One of the yearly autumnal rituals we’ve established is the watching of Escanaba in da Moonlight. It is a silly, crude, and profound movie that revolves around Native American lore—namely, the creature known as the bearwalk. Despite the high level of interest in monsters on the internet, the bearwalk continues to be elusive. Robert C. Wilson wrote a novel, Crooked Tree, about this Ojibwa legend, but academics have seldom explored it. The few resources I found pointed me to the wendigo. Wendigos are frightening spirits of the forest, sometimes presented as skinwalkers, or shape-shifters, who prey on unwary human beings. Some writers call them werewolves, but this isn’t exactly correct. Frustrated at finding no solid information, I picked up a copy of Basil Johnston’s The Manitous: The Spiritual World of the Ojibway. Johnston, who is Anishinaabe, writes to preserve the heritage of his people.

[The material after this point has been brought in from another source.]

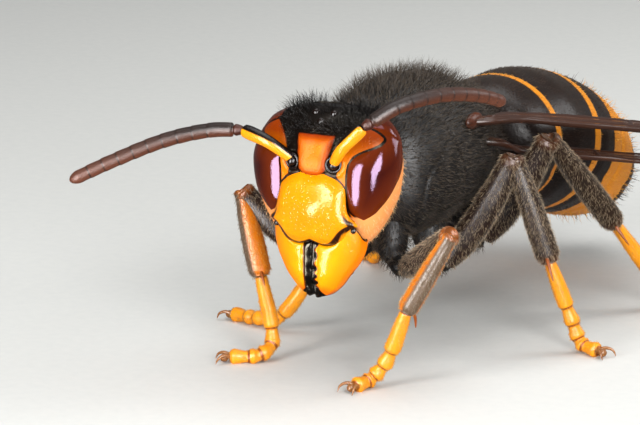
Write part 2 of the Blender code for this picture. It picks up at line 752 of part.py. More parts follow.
def gaster_ring(share, half):
    ahead = (gaster_path(min(share + 0.01, 1)) - gaster_path(max(share - 0.01, 0))).normalized()
    across = Vector((1, 0, 0))
    up = across.cross(ahead) * GASTER_FLATNESS
    turns = [2 * math.pi * k / GASTER_SIDES for k in range(GASTER_SIDES)]
    return [gaster_path(share) + (across * math.sin(turn) + up * math.cos(turn)) * half for turn in turns]


def make_gaster():
    length = sum((gaster_path((k + 1) / 40) - gaster_path(k / 40)).length for k in range(40))
    for name, first, last, half in SEGMENTS:
        if last < 1:
            last -= GAP / length
        rows = [(f, half * g) for f, g in SEGMENT_PROFILE]
        if name == "gaster_1":
            rows = WAIST_ROWS
        if name == "gaster_6":
            rows = TAIL_ROWS
        rings = [gaster_ring(first + (last - first) * f, r) for f, r in rows]
        finish(loft(name, rings, 0, 0.1 if last == 1 else 0), name, "shell_brown")


# Wings: narrow blades, folded lengthways as the hornet holds them at rest

WINGS = {
    "fore": dict(middle=((2.05, -0.45, 7.88), (2.80, 0.30, 7.85), (2.68, 2.00, 7.60), (3.05, 3.60, 7.28),
                         (3.80, 5.50, 6.90), (4.22, 7.50, 6.45), (4.25, 10.6, 5.75), (4.10, 14.0, 4.95),
                         (3.80, 17.0, 4.25)),
                 width=((0, 0.5), (0.07, 0.6), (0.14, 1.0), (0.22, 1.4), (0.35, 1.9), (0.50, 2.15),
                        (0.70, 2.2), (0.88, 1.9), (0.96, 1.2), (1, 0.5)),
                 rows=26, columns=8,
                 veins=(((0.0, 0.08), (0.62, 0.08), (0.70, 0.10)),
                        ((0.04, 0.32), (0.35, 0.26), (0.62, 0.18)),
                        ((0.66, 0.12), (0.80, 0.30), (0.92, 0.12)),
                        ((0.06, 0.55), (0.35, 0.52), (0.60, 0.46), (0.86, 0.55)),
                        ((0.05, 0.80), (0.30, 0.80), (0.55, 0.86)), ((0.60, 0.18), (0.62, 0.46)),
                        ((0.72, 0.24), (0.74, 0.50)), ((0.45, 0.24), (0.50, 0.50), (0.52, 0.84)))),
    "hind": dict(middle=((1.75, 0.75, 6.95), (2.50, 1.40, 6.78), (2.56, 2.40, 6.36), (3.00, 3.60, 6.10),
                         (3.85, 5.50, 5.74), (4.28, 7.50, 5.28), (4.28, 10.6, 4.60), (4.15, 12.8, 4.12)),
                 width=((0, 0.5), (0.08, 0.55), (0.2, 0.9), (0.35, 1.5), (0.6, 1.8), (0.82, 1.7), (0.94, 1.1),
                        (1, 0.5)),
                 rows=18, columns=6,
                 veins=(((0.0, 0.10), (0.5, 0.12), (0.9, 0.25)), ((0.05, 0.5), (0.5, 0.48), (0.9, 0.6)),
                        ((0.42, 0.12), (0.45, 0.48)), ((0.05, 0.8), (0.5, 0.85)))),
}


def wing_blade(wing, side):
    """A thin cambered plate along the wing's middle line, with its veins raised on the upper side."""
    middle = path_through(wing["middle"])
    width = curve_through(wing["width"])
    chord = Vector((-math.cos(WING_TILT), 0, math.sin(WING_TILT)))
    length = (Vector(wing["middle"][-1]) - Vector(wing["middle"][0])).length

    def vein(s, t):
        """Height of the veins over the membrane."""
        here = Vector((s * length, t * width(s)))
        nearest = VEIN_REACH
        for line in wing["veins"]:
            for (a, b), (c, d) in zip(line, line[1:]):
                start = Vector((a * length, b * width(a)))
                run = Vector((c * length, d * width(c))) - start
                f = min(max((here - start).dot(run) / run.length_squared, 0), 1)
                nearest = min(nearest, (here - start - run * f).length)
        return VEIN_HEIGHT * (1 - nearest / VEIN_REACH)

    def at(s, t, level):
        ahead = (middle(min(s + 0.01, 1)) - middle(max(s - 0.01, 0))).normalized()
        across = (chord - ahead * chord.dot(ahead)).normalized()
        normal = ahead.cross(across)
        if normal.z < 0:
            normal = -normal
        place = middle(s) + across * (t - 0.5) * width(s)
        place += normal * (WING_CAMBER * math.sin(math.pi * t) + level)
        return Vector((side * place.x, place.y, place.z))

    def half(s):
        return WING_THICKNESS / 2 * (1 - (1 - WING_TIP_SHARE) * s ** 3)

    def upper(s, t):
        return at(s, t, half(s) + vein(s, t))
    return slab("wing", upper, lambda s, t: at(s, t, -half(s)), wing["rows"], wing["columns"])


def make_wings():
    for side, letter in ((1, "l"), (-1, "r")):
        for name, wing in WINGS.items():
            blade = wing_blade(wing, side)
            cut(blade, grown(thorax_form()))
            if name == "fore":
                cut(blade, grown(tegula_scale(side)))
            finish(blade, name + "_wing_" + letter, "wing_membrane")


# Legs: each is listed by where its joints are, for the left and the right side

LEGS = {
    "fore_leg_l": dict(coxa=((0.85, -3.35, 5.0), (1.0, -3.65, 4.1), (1.3, -3.85, 3.6), (1.75, -4.05, 3.42)),
                       knee=(4.50, -6.00, 5.35), ankle=(3.22, -6.78, 2.72),
                       foot=((2.52, -6.80, 0.98), (2.02, -7.05, 0.30), (1.80, -7.75, 0.20)),
                       thick=0.94, spurs=1),
    "fore_leg_r": dict(coxa=((-0.85, -3.35, 5.0), (-1.0, -3.65, 4.1), (-1.3, -3.85, 3.6), (-1.75, -4.05, 3.42)),
                       knee=(-4.12, -5.00, 5.72), ankle=(-3.14, -5.40, 2.88),
                       foot=((-2.72, -5.35, 0.66), (-2.82, -6.00, 0.27), (-3.75, -6.55, 0.20)),
                       thick=0.94, spurs=1),
    "mid_leg_l": dict(coxa=((0.9, -0.95, 4.9), (1.1, -1.05, 3.75), (1.5, -1.2, 3.2), (1.95, -1.35, 3.05)),
                      knee=(4.10, -0.60, 6.90), ankle=(5.20, 0.00, 3.20),
                      foot=((5.85, 0.42, 1.15), (6.25, 0.45, 0.32), (7.00, 0.25, 0.20)),
                      thick=1.0, spurs=2),
    "mid_leg_r": dict(coxa=((-0.9, -0.95, 4.9), (-1.1, -1.05, 3.75), (-1.5, -1.2, 3.2), (-1.95, -1.35, 3.05)),
                      knee=(-4.45, -0.80, 6.05), ankle=(-3.05, -1.75, 2.25),
                      foot=((-4.25, -2.05, 0.55), (-5.20, -1.85, 0.30), (-6.50, -1.50, 0.20)),
                      thick=1.0, spurs=2),
    "hind_leg_l": dict(coxa=((0.9, 1.1, 5.2), (1.1, 1.25, 4.0), (1.45, 1.4, 3.45), (1.9, 1.6, 3.3)),
                       knee=(4.14, 2.02, 7.05), ankle=(4.95, 5.70, 3.30),
                       foot=((6.00, 7.00, 1.10), (6.45, 7.50, 0.32), (7.45, 8.15, 0.20)),
                       thick=1.05, spurs=2),
    "hind_leg_r": dict(coxa=((-0.9, 1.1, 5.2), (-1.1, 1.25, 4.0), (-1.45, 1.4, 3.45), (-1.9, 1.6, 3.3)),
                       knee=(-4.20, 2.12, 6.95), ankle=(-4.75, 5.95, 3.20),
                       foot=((-5.50, 7.45, 1.05), (-5.90, 8.00, 0.32), (-6.80, 8.65, 0.20)),
                       thick=1.05, spurs=2),
}
COXA_ROWS = (
    (0, 0.55, 0.55), (0.35, 0.62, 0.62), (0.60, 0.52, 0.52), (0.74, 0.36, 0.36), (0.86, 0.40, 0.40),
    (1, 0.28, 0.28),
)
FEMUR_ROWS = (
    (0, 0.24, 0.24), (0.07, 0.34, 0.36), (0.28, 0.44, 0.50), (0.55, 0.44, 0.50), (0.82, 0.38, 0.42),
    (0.94, 0.38, 0.40), (1, 0.27, 0.28),
)
FEMUR_BOW = 0.12                # how far the thigh's middle stands off the straight line
TIBIA_ROWS = (
    (0, 0.24, 0.24), (0.07, 0.30, 0.32), (0.30, 0.33, 0.37), (0.70, 0.37, 0.43), (0.92, 0.37, 0.42),
    (1, 0.28, 0.30),
)
# Beyond the ankle, and out from the leg's axis, of a spur's root, middle and tip
SPUR_LINE = ((-0.45, 0.18), (0.10, 0.74), (0.62, 0.86))
SPUR_ROWS = ((0, 0.15, 0.15), (0.5, 0.12, 0.12), (1, 0.045, 0.045))
TARSOMERE_ENDS = (0.0, 0.44, 0.61, 0.74, 0.84, 1.0)
# Ahead of the toe, out to one side and up, of a claw's root, middle and tip
CLAW_LINE = ((-0.10, 0.08, 0), (0.26, 0.26, 0.06), (0.48, 0.34, -0.12))
CLAW_ROWS = ((0, 0.13, 0.13), (0.5, 0.10, 0.10), (1, 0.035, 0.035))
PAD_AHEAD = 0.16
PAD_RADIUS = 0.15


def tarsus_rows():
    rows = [(0, 0.20, 0.20)]
    for start, end in zip(TARSOMERE_ENDS, TARSOMERE_ENDS[1:]):
        rows += [(start + 0.02, 0.25, 0.25), (end - 0.02, 0.30, 0.29)]
    return rows + [(1.0, 0.2, 0.2)]


def make_leg(name, leg):
    coxa_end, knee, ankle = Vector(leg["coxa"][-1]), Vector(leg["knee"]), Vector(leg["ankle"])
    across = (knee - coxa_end).cross(Vector(leg["foot"][1]) - knee).normalized()
    thick = leg["thick"]

    def sized(rows):
        return [(f, wide * thick, deep * thick) for f, wide, deep in rows]
    bow = (knee - coxa_end).cross(across).normalized() * FEMUR_BOW
    femur_path = (coxa_end, (coxa_end + knee) / 2 - bow, knee)
    tibia_path = (knee, (knee + ankle) / 2, ankle)
    foot_path = (ankle, *[Vector(p) for p in leg["foot"]])

    coxa = limb("coxa", leg["coxa"], sized(COXA_ROWS), 8, across)
    cut(coxa, grown(thorax_form()))
    femur = limb("femur", femur_path, sized(FEMUR_ROWS), 8, across)
    cut(femur, grown(limb("coxa", leg["coxa"], sized(COXA_ROWS), 8, across)))
    tibia = limb("tibia", tibia_path, sized(TIBIA_ROWS), 8, across)
    down = (Vector(leg["foot"][0]) - ankle).normalized()
    spurs = []
    for k in range(leg["spurs"]):
        lean = across if k == 0 else -across
        spurs.append(limb("spur", [ankle + down * along + lean * out for along, out in SPUR_LINE],
                          SPUR_ROWS, 4, down.orthogonal()))
    join(tibia, *spurs)
    cut(tibia, grown(limb("femur", femur_path, sized(FEMUR_ROWS), 8, across)))
    tarsus = limb("tarsus", foot_path, tarsus_rows(), 6, across)
    toe = Vector(leg["foot"][-1])
    ahead = (toe - Vector(leg["foot"][-2])).normalized()
    ahead.z = 0
    aside = ahead.cross(Vector((0, 0, 1))).normalized()
    up = Vector((0, 0, 1))
    claws = []
    for side in (-1, 1):
        line = [toe + ahead * along + aside * side * out + up * rise for along, out, rise in CLAW_LINE]
        claws.append(limb("claw", line, CLAW_ROWS, 4, up))
    pad = ball("pad", toe + ahead * PAD_AHEAD, [PAD_RADIUS] * 3, segments=5, rings=3)
    join(tarsus, *claws, pad)
    cut(tarsus, grown(limb("tibia", tibia_path, sized(TIBIA_ROWS), 8, across)))
    cut(tarsus, block("floor", (-20, -20, -5), (20, 20, 0)))
    finish(coxa, name + "_coxa", "shell_black")
    finish(femur, name + "_femur", "shell_brown")
    finish(tibia, name + "_tibia", "leg_yellow" if "fore" in name else "shell_brown")
    finish(tarsus, name + "_tarsus", "leg_yellow")


# The whole hornet

def main():
    make_head()
    make_face()
    make_mouthparts()
    make_feelers()
    make_thorax()
    make_tegulae()
    make_gaster()
    make_wings()
    for name, leg in LEGS.items():
        make_leg(name, leg)


if __name__ == "__main__":
    main()
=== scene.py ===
# %% [markdown]
# An Asian hornet, as a museum would show it: life size, standing, wings folded back along the body.
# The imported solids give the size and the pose. This script dresses them: one smooth shell over the
# head, thorax and gaster, glossy eyes, jaws and claws, thin wings, and a coat of short stiff hair.

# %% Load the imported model
import math

import bpy
import numpy as np
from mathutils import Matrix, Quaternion, Vector, noise


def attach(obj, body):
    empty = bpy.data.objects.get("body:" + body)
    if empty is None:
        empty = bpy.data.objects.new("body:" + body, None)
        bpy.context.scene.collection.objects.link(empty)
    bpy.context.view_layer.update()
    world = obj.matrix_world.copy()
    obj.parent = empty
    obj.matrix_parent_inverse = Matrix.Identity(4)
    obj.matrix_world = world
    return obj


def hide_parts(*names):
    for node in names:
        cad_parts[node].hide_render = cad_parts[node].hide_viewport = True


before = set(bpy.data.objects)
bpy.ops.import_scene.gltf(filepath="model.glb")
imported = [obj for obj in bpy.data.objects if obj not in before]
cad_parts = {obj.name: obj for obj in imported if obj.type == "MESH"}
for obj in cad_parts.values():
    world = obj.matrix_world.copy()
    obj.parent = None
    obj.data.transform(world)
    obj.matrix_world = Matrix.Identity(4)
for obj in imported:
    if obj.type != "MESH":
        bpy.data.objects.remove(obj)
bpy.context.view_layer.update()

# %% [markdown]
# The hornet is drawn in millimetres in its own frame: +Z is up from the floor, it faces -Y, and its
# left is +X. Only the last step of each mesh turns millimetres into metres and centres them. The
# camera stands where the photo was taken from: to the hornet's left, a little above its head, and
# about one hand's length away, with a long lens so that the face fills a quarter of the picture.

# %% Camera
MM = 0.001
OUTLINE_MIDDLE = Vector((0.26, 3.145, 0.0))
HEAD_AT = Vector((0.0, -6.2, 7.0))
PICTURE = (640, 425)
HEAD_IN_PICTURE = (330, 173)
PIXELS_PER_MM = 29.8
CAMERA_TURN = math.radians(29)
CAMERA_RISE = math.radians(13.5)
CAMERA_AWAY = 160.0


def in_row(point):
    """A point of the hornet, in millimetres, as the frame has it, in metres."""
    return (Vector(point) - OUTLINE_MIDDLE) * MM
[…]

Manitous don’t have a direct equivalent in English. Some have been inclined to designate them as gods or spirits, but they inhabit that strange realm that overlaps with humans as well. The Ojibwa viewed the world as more animate than western science allows. People were part of this larger universe, but were not the sole end of intelligent life. The tales in this book map out an unseen territory where manitous may be found in lakes and streams, in the hearts of trees, in the early prototypes of humankind, and yes, in the wendigo. The wendigo (also spelled windigo or weendigo) is a representation of excessive acquisitiveness. They often begin life as humans, but become cannibals. As they eat other people their hunger grows, along with their bodies, and they cannot be satisfied. The more they eat the more their hunger remains. They are, therefore, extremely destructive, roaming the woods seeking human victims.
Throughout The Manitous, Johnston gives little in the way of editorial comment. One of his stories is a parable for the coming of Europeans and their subsequent treatment of Native Americans, but most of the tales are of the natural world. The wendigo occupies the last chapter of his book. Before putting the matter to rest, however, Johnston makes a poignant and valid point. Although the Ojibwa no longer believe in a literal wendigo, the treatment of the earth by corporations has taken its place. Always hungry, excessively greedy for more to be taken from the earth, industrialists have made the wendigo look as if it were an amateur slaughterer. Living lightly on the land, the Native Americans tried to take only what they needed. Europeans, on the other hand, created new things in order to keep the hunger going. And those who constantly create new needs grow wealthier and wealthier. Instead of naming this inherently destructive system the wendigo, we call it progress and happily invite it to live among us.